News - Angkutan massal di Jakarta tidak hanya tentang bus berpendingin udara dan tetek bengek kemewahan lainnya. Seabad lebih kota metropolis itu dilalui berbagai moda transportasi, mulai dari trem kuda yang menyisakan ceceran tahi, trem uap yang diskriminatif, hingga Metro Mini yang melaju ugal-ugalan.

Trem pertama melintas di Batavia pada 1869, mengikuti Belanda yang lima tahun lebih awal menggunakannya. Meski berbasis rel, moda transportasi massal ini mula-mula memanfaatkan tenaga kuda yang didatangkan dari Sumba, Sumbawa, Timor, Tapanuli, Priangan, dan Makassar.

Ide untuk mengoperasikan trem datang dari J. Babut du Mares, seorang warga Indo-Eropa. Pemerintah menanggapi serius ide tersebut dan memberikan mandat pada firma Dumler & Co. untuk membangun jalurnya dan mulai dieksekusi pada 10 Agustus 1867.
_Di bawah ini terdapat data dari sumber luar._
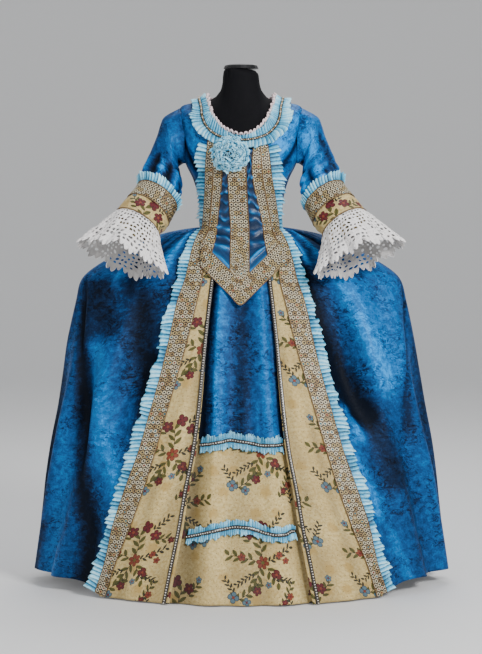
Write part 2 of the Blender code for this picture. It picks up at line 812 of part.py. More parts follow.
def arm_frame(v):
    """Middle, wide way and deep way of the sleeve at a fractional section."""
    s = table_at(arm_names, arm_rows, v)
    tilt = math.radians(s["tilt"])
    pitch = math.radians(s["pitch"])
    wide = Vector((math.cos(tilt), 0.0, math.sin(tilt)))
    along = Vector((math.sin(tilt) * math.cos(pitch), -math.sin(pitch),
                    -math.cos(tilt) * math.cos(pitch)))
    return s, Vector((s["x"], s["y"], s["z"])), wide, wide.cross(along)


def arm_ring(v, count, out=0.0, shape=None):
    s, centre, wide, deep = arm_frame(v)
    ring = []
    for k in range(count):
        turn = 2 * math.pi * k / count
        extra = out + (shape(turn, k) if shape else 0.0)
        ring.append(centre + wide * ((s["wide"] + extra) * math.cos(turn))
                    + deep * ((s["deep"] + extra) * math.sin(turn)))
    return ring


def armhole_loop(bodice):
    """Armhole edge on the +X side, from the shoulder round the back."""
    middle = len(bodice.rows[0]) // 2
    side = middle + column["side"]
    front = middle + column["arm"]
    back = middle + column["arm_back"]
    corners = [(side, shoulder_ring)]
    corners += [(back, r) for r in range(shoulder_ring, armpit_ring + 1)]
    corners += [(side, armpit_ring)]
    corners += [(front, r) for r in range(armpit_ring, shoulder_ring - 1, -1)]
    points = [bodice.rows[r][c] for c, r in corners]
    loop = []
    for i, point in enumerate(points):
        loop.append(point.copy())
        loop.append((point + points[(i + 1) % len(points)]) / 2)
    return loop


def sleeve(bodice, side):
    """Sleeve from the armhole to the cuff, with soft lengthwise folds."""
    rows = [[p + Vector((seam_gap + 0.0004, 0, 0)) for p in armhole_loop(bodice)]]
    for place, depth in sleeve_fold_rows:
        rows.append(arm_ring(place, sleeve_columns, 0.0, lambda turn, k: depth * math.cos(5 * turn + 0.9)))
    name = "sleeve_right" if side > 0 else "sleeve_left"
    return cloth(name, rows if side > 0 else mirrored(rows), "velvet", closed=True)


def cuff(side):
    """Braid band, flowered band and frill at the end of a sleeve."""
    tag = "right" if side > 0 else "left"

    def place(rows):
        return rows if side > 0 else mirrored(rows)

    braid = [arm_ring(v, sleeve_columns, 0.0008) for v in (sleeve_end, braid_end)]
    cloth("cuff_braid_" + tag, place(braid), "braid", closed=True)
    band = [arm_ring(v, sleeve_columns, 0.0008) for v in (braid_end + 0.009, cuff_end)]
    cloth("cuff_band_" + tag, place(band), "brocade", closed=True)
    count = cuff_frill_waves * 2
    free = arm_ring(4.42, count, 0.0075, lambda turn, k: frill_rise * 0.7 * (k % 2))
    held = arm_ring(4.985, count, 0.0022, lambda turn, k: 0.001 * (k % 2))
    cloth("cuff_frill_" + tag, place([free, held]), "frill", trim_wall, closed=True)


def lace_turns():
    """Angles of the lace's columns: a narrow one to cut, then a wide one."""
    pitch = 2 * math.pi / lace_repeats
    turns = []
    for k in range(lace_repeats):
        turns.append(k * pitch)
        turns.append((k + 0.27) * pitch)
    return turns


def lace_point(turn, share):
    """Point of the flounce; share runs from the cuff to the scalloped rim."""
    s, centre, wide, deep = arm_frame(mix(cuff_end + 0.012, lace_end, share))
    flare = share ** 1.15
    wave = 0.008 * flare * math.sin(4 * turn + 0.7)
    start = record(arm_names, arm_rows[cuff_end])
    end = record(arm_names, arm_rows[lace_end])
    across = mix(start["wide"], end["wide"], flare) + wave
    depth = mix(start["deep"], end["deep"], flare) + wave
    return centre + wide * (across * math.cos(turn)) + deep * (depth * math.sin(turn))


def lace_rows():
    shares = [0.0]
    step = 1.0 / lace_hole_rows
    hole = 0.055
    for k in range(lace_hole_rows):
        shares += [(k + 0.55) * step - hole / 2, (k + 0.55) * step + hole / 2]
    shares.append(1.0)
    turns = lace_turns()
    rows = [[lace_point(turn, share) for turn in turns] for share in shares]
    last = rows[-1]
    before = rows[-2]
    for i in range(len(last)):
        reach = 0.009 * math.sin(math.pi * (i % 4) / 4)
        last[i] = last[i] + (last[i] - before[i]).normalized() * (reach - 0.004)
    return rows


def lace_flounce(side):
    """Lace flounce in a front and a back half, its larger holes cut through."""
    rows = lace_rows()
    last = len(rows[0]) // 2
    normals = Sheet([row + [row[0]] for row in rows]).normals
    tag = "right" if side > 0 else "left"
    for part, start in (("back", 1), ("front", last + 1)):
        halves = []
        for grid in (rows, normals):
            halves.append([[row[(start + k) % (2 * last)] for k in range(last + 1)] for row in grid])
        placed = pulled_in(halves[0])
        facing = halves[1]
        if side < 0:
            placed = mirrored(placed)
            facing = mirrored(facing)

        def skip(r, c):
            return r % 2 == 1 and (c if side > 0 else last - 1 - c) % 2 == 1

        cloth("lace_" + part + "_" + tag, placed, "lace", lace_wall, skip=skip, normals=facing)


def rosette(bodice):
    """Ruffled rosette at the front of the neckline, with a stub behind it."""
    count = rosette_columns
    seat = bodice.point(len(bodice.rows[0]) // 2, 4.0)
    centre = Vector((seat.x - 0.004, seat.y - rosette_forward, rosette_z))
    stub_y = seat.y - trim_lift - 0.0002
    turns = [2 * math.pi * k / count for k in range(count)]
    points = []
    for ring in [record(rosette_names, row) for row in rosette_rows]:
        for k, turn in enumerate(turns):
            ripple = ring["wave"] * (1 if k % 2 else -1)
            reach = ring["radius"] + (ripple * 0.6 if ring["radius"] > 0.04 else 0.0)
            away = Vector((reach * math.sin(turn), ring["depth"] + ripple * 0.5, -reach * math.cos(turn)))
            points.append(centre + away)
    for turn in turns:
        points.append(Vector((centre.x + rosette_stub * math.sin(turn), stub_y,
                              centre.z - rosette_stub * math.cos(turn))))
    rings = len(points) // count
    faces = []
    for r in range(rings - 1):
        for k in range(count):
            a = r * count + k
            b = r * count + (k + 1) % count
            faces.append((a, b + count, b))
            faces.append((a, a + count, b + count))
    front = len(points)
    points.append(centre + Vector((0, rosette_face, 0)))
    rear = len(points)
    points.append(Vector((centre.x, stub_y, centre.z)))
    for k in range(count):
        faces.append((front, k, (k + 1) % count))
        a = (rings - 1) * count + k
        b = (rings - 1) * count + (k + 1) % count
        faces.append((rear, b, a))
    return add_mesh("rosette", points, faces, "frill")


def form_rings(bodice):
    """Rings of the dress form, from the neck down to the hips."""
    rows = []
    above = bodice_angles(record(ring_names, ring_rows[0]))
    for row in form_neck_rows:
        ring = dict(record(form_names, row), power=2.0)
        rows.append([ring_point(ring, angle) for angle in above[:-1]])
    for r, line in enumerate(bodice.rows):
        room = cloth_wall + (form_shoulder_gap if r in (1, shoulder_ring) else form_gap)
        rows.append([p - n * room for p, n in zip(line[:-1], bodice.normals[r])])
    below = bodice_angles(record(ring_names, ring_rows[-1]))
    for row in form_hip_rows:
        ring = dict(record(form_names, row), power=2.3)
        rows.append([ring_point(ring, angle) for angle in below[:-1]])
    return rows


def closed_body(name, rings, finish):
    """A closed body through rings, with flat ends."""
    count = len(rings[0])
    points = [p for ring in rings for p in ring]
    faces = grid_faces(len(rings), count, True, None)
    top = len(points)
    points.append(sum(rings[0], Vector()) / count)
    bottom = len(points)
    points.append(sum(rings[-1], Vector()) / count)
    base = (len(rings) - 1) * count
    for k in range(count):
        nxt = (k + 1) % count
        faces.append((top, k, nxt))
        faces.append((bottom, base + nxt, base + k))
    return add_mesh(name, points, faces, finish)


def turned(name, profile, finish, count=32, centre_y=0.0):
    """A turned body from (radius, height) pairs, listed from the top down."""
    rings = []
    for radius, z in profile:
        rings.append([Vector((radius * math.sin(2 * math.pi * k / count),
                              centre_y - radius * math.cos(2 * math.pi * k / count), z))
                      for k in range(count)])
    thing = closed_body(name, rings, finish)
    thing.data.set_sharp_from_angle(angle=math.radians(40))
    return thing


def dress_form(bodice):
    rings = form_rings(bodice)
    body = closed_body("form_body", rings, "form")
    body.data.set_sharp_from_angle(angle=math.radians(50))
    top = form_neck_rows[0][0] + rest_gap
    cap = ((cap_radius - 0.016, top + cap_height), (cap_radius - 0.004, top + cap_height * 0.75),
           (cap_radius, top))
    turned("form_neck_cap", cap, "metal", 20, 0.004)
    low = form_hip_rows[-1][0] - rest_gap
    pole = ((pole_radius, low), (pole_radius, base_height + rest_gap))
    turned("stand_pole", pole, "metal", 16)
    foot = ((pole_radius * 1.6, base_height), (base_radius - 0.012, base_height * 0.6),
            (base_radius, 0.006), (base_radius - 0.002, 0.0))
    turned("stand_base", foot, "metal", 32)


materials = {
    "velvet": material("velvet", (0.02, 0.16, 0.50), 0.55),
    "satin": material("satin", (0.02, 0.17, 0.42), 0.35),
    "frill": material("frill", (0.36, 0.62, 0.72), 0.5),
    "braid": material("braid", (0.50, 0.36, 0.17), 0.6),
    "brocade": material("brocade", (0.66, 0.54, 0.30), 0.6),
    "lace": material("lace", (0.84, 0.80, 0.76), 0.8),
    "form": material("form", (0.01, 0.01, 0.013), 0.45),
    "metal": material("metal", (0.03, 0.03, 0.032), 0.4, 0.6),
}


def build():
    bodice = bodice_sheet()
    skirt = skirt_sheet()
    bodice_back(bodice)
    overskirt(skirt)
    brocade_panels(skirt)
    petticoat(skirt)
    satin_and_braids(bodice, skirt)
    neck_frill(bodice)
    rosette(bodice)
    for side in (-1, 1):
        bodice_front(bodice, side)
        edge_braid(bodice, skirt, side)
        edge_frill(bodice, skirt, side)
        sleeve(bodice, side)
        cuff(side)
        lace_flounce(side)
    dress_form(bodice)


build()
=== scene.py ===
import math

import bpy
import numpy as np
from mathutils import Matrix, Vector


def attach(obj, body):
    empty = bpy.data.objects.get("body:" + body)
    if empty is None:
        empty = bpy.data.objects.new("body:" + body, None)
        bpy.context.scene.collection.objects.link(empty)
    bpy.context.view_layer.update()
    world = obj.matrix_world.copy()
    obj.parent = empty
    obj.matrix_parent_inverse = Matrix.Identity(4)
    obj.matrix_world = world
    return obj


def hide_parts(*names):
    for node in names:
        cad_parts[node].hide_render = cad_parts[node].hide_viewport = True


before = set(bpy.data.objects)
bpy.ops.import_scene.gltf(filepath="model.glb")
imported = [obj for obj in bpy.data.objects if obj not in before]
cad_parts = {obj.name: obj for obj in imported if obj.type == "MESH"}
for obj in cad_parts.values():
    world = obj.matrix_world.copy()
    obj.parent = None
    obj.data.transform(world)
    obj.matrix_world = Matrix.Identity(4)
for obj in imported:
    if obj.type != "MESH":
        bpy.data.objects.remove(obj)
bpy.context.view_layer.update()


def linked(name, data):
    thing = bpy.data.objects.new(name, data)
    bpy.context.scene.collection.objects.link(thing)
    return thing


# Camera, first: it stands a little above the waist and looks slightly down
viewer = {"distance": 5.7, "eyeHeight": 1.086, "aimHeight": 0.724, "shownHeight": 1.864}


def addCamera():
    data = bpy.data.cameras.new("viewer")
    camera = linked("viewer", data)
    camera.location = (0.0, -viewer["distance"], viewer["eyeHeight"])
    aim = Vector((0.0, 0.0, viewer["aimHeight"])) - camera.location
    camera.rotation_euler = aim.to_track_quat("-Z", "Y").to_euler()
    data.sensor_fit = "VERTICAL"
    data.sensor_height = 24.0
    data.lens = data.sensor_height * aim.length / viewer["shownHeight"]
    bpy.context.scene.camera = camera


addCamera()

# Sizes that every cloth piece shares, in metres
gown = {
    "waistZ": 1.005, "leanTop": -0.012, "leanFromZ": 0.9, "leanToZ": 1.2,
    "wingLift": 0.034, "wingFromX": 0.36, "wingWidth": 0.1,
    "pointTipZ": 0.79, "pointSlope": 0.97, "pointBand": 0.068, "centreBraidHalf": 0.0255,
    "ringDropPower": 1.3, "backSeamAngle": 140.0,
    "clothWall": 0.0013, "trimWall": 0.001, "frillWall": 0.0005, "trimLift": 0.0021,
}

# Skirt sections from the waist to the hem
skirtNames = ("z", "half", "front", "back", "power", "bead", "edgeIn", "edgeOut", "frill")
skirtRows = (
    (1.0046, 0.117, 0.093, 0.08, 3.0, 0.06, 0.086, 0.106, 0.1145),
    (0.998, 0.178, 0.0945, 0.088, 2.7, 0.0625, 0.0905, 0.112, 0.126),
    (0.984, 0.238, 0.098, 0.1, 2.6, 0.066, 0.097, 0.121, 0.139),
    (0.956, 0.308, 0.108, 0.122, 2.6, 0.069, 0.106, 0.133, 0.155),
    (0.915, 0.385, 0.127, 0.156, 2.6, 0.072, 0.107, 0.144, 0.169),
    (0.866, 0.45, 0.15, 0.19, 2.6, 0.076, 0.107, 0.155, 0.18),
    (0.8, 0.47, 0.178, 0.215, 2.55, 0.0835, 0.1225, 0.177, 0.2),
    (0.7, 0.489, 0.215, 0.252, 2.45, 0.093, 0.147, 0.198, 0.225),
    (0.6, 0.503, 0.248, 0.285, 2.35, 0.101, 0.175, 0.222, 0.246),
    (0.5, 0.517, 0.282, 0.312, 2.2, 0.1095, 0.204, 0.25, 0.277),
    (0.4, 0.534, 0.314, 0.336, 2.1, 0.122, 0.233, 0.279, 0.307),
    (0.3, 0.548, 0.345, 0.357, 2.0, 0.1405, 0.264, 0.315, 0.34),
    (0.2, 0.559, 0.376, 0.374, 1.9, 0.156, 0.3, 0.348, 0.366),
    (0.1, 0.571, 0.402, 0.388, 1.8, 0.175, 0.34, 0.37, 0.393),
    (0.004, 0.582, 0.425, 0.398, 1.7, 0.193, 0.37, 0.398, 0.424),
)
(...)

Pada September 1868, rangkaian gerbong yang diimpor dari Prancis tiba. Pada 20 April 1869, trem kuda yang dikelola Dumler & Co.--kemudian berubah menjadi Bataviasche Tramweg Maatschappij atau BTM--resmi diluncurkan.

Trem berjalan di atas rel selebar 1.188 mm. Setiap trem dikemudikan seorang kusir dan ditarik dua sampai empat ekor kuda. Kapasitas trem terbatas 40 penumpang, dengan ongkos sekali jalan 10 sen. Rute yang ditempuh adalah Amsterdamsche Poort (Pasar Ikan)-Harmoni, Tanah Abang-Harmoni, dan Meester Cornelis (Jatinegara)-Harmoni.

Setelah 14 tahun, trem kuda berhenti beroperasi. Banyaknya tahi kuda di sepanjang jalur rel dan banyaknya kuda yang mati, konon lebih dari 500 ekor, menjadi alasan. Sebagai gantinya, Nederlandsche Indische Tramweg Maatschappij (NITM) mengoperasikan trem uap buatan perusahaan lokomotif asal Jerman, Hohenzollern.

Trem uap banyak digemari warga Eropa karena menerapkan pemisahan kelas. Kelas pertama untuk warga kulit putih dengan ongkos 20 sen, kelas kedua untuk warga timur asing (Cina, Arab, dan India) 10 sen, dan kelas ketiga untuk pribumi 10 sen.

Trem uap mendapat saingan baru ketika Batavia Elektrische Tram Maatschappij (BETM) memperkenalkan trem listrik pada 10 April 1899. Moda transportasi itu dipesan langsung dari Dyle en Becalan, perusahaan lokomotif asal Belgia. Batavia lebih dulu menikmati trem listrik dibanding kota mana pun di Belanda.

Trem listrik awalnya menghubungkan Harmoni-Tanah Abang-Cikini. Hingga 1913, jalur yang dilintasi meliputi Jembatan Merah-Tanah Tinggi-Gunung Sahari, lalu Amsterdamsche Poort (Pasar Ikan) melalui Jacatraweg (Jl. Pangeran Jayakarta), dan Koningsplein (Jl. Medan Merdeka) via Harmoni-Gondangdia.